Effect of electrostatic field on microstructure and mechanical properties of the 316L stainless steel modified layer fabricated by laser cladding

Abstract

In the present research, the laser cladding 316 L stainless steel layer with and without exerting electrostatic field were investigated. The microstructure and mechanical properties analyses reveal that the high solidification rate and specific convection result in the grain coarsening by stages and the crystal tends to grow paralleling with the laser scanning direction. Moreover, the rapid solidification also leads to the micro-segregation inside grain. The exerting of electrostatic field opposite to laser scanning direction promotes the elements diffusion and convection in the molten pool, which benefits the directional solidification of the laser cladding layer and produces the columnar grains.

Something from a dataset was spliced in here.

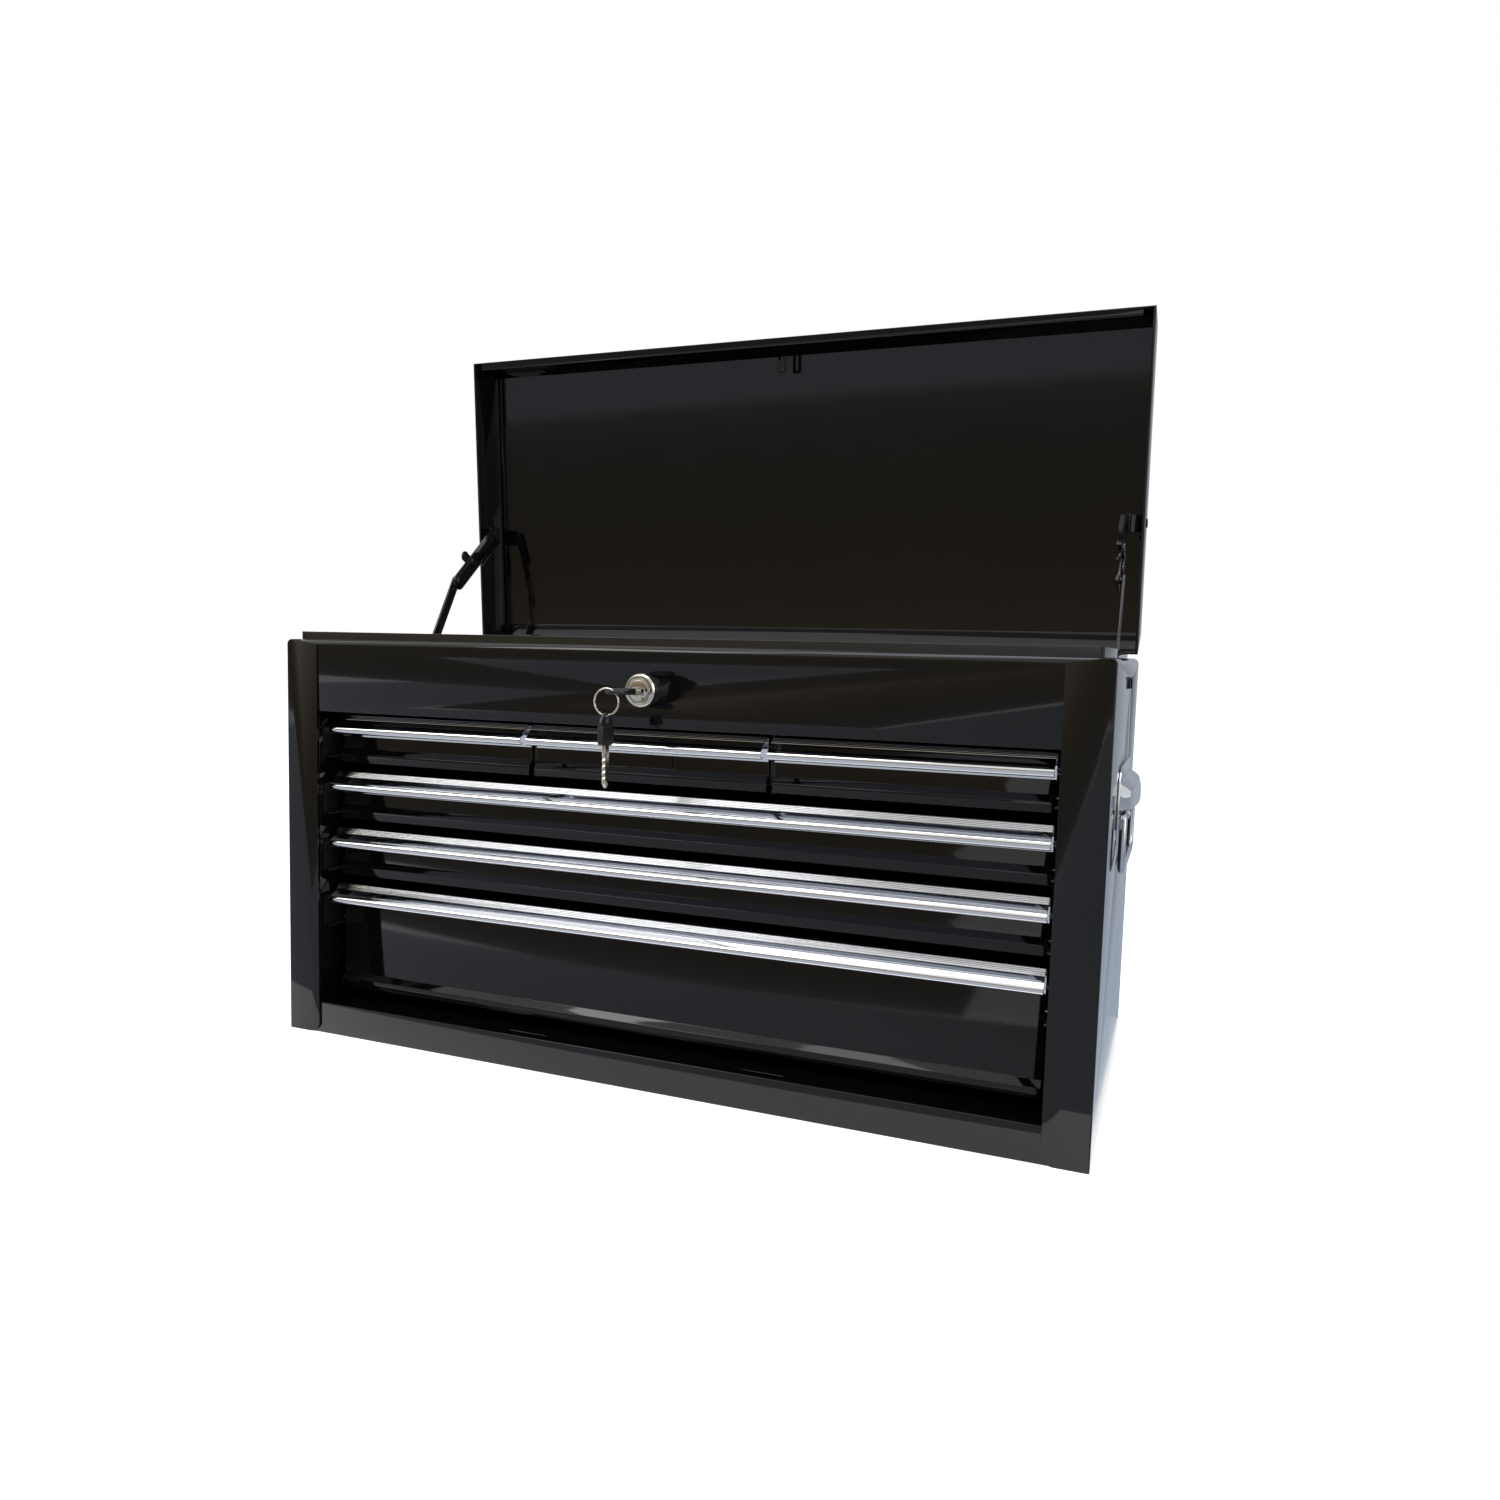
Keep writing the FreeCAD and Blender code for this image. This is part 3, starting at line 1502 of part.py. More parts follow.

In addition, the accelerated diffusion eliminates the micro-segregation but induces the formation of stacking faults inside grains. The exerting of electrostatic field consistent with laser scanning direction restricts the elements diffusion and convection in the molten pool, which results in the ordered mushy solidification and ultrafine grain structure in whole cladding layer. Moreover, the existence of electrostatic field consistent with laser scanning direction promotes the micro-segregation and precipitation of small MC carbides. Compared with the laser cladding layer, the exerting of electrostatic field could decrease the porosity and improve the modulus and hardness of the laser cladding layer except the hardness of dendritic region. The interdendritic region in laser cladding layer with exerting of electrostatic field opposite to laser scanning direction obtains the highest modulus and hardness.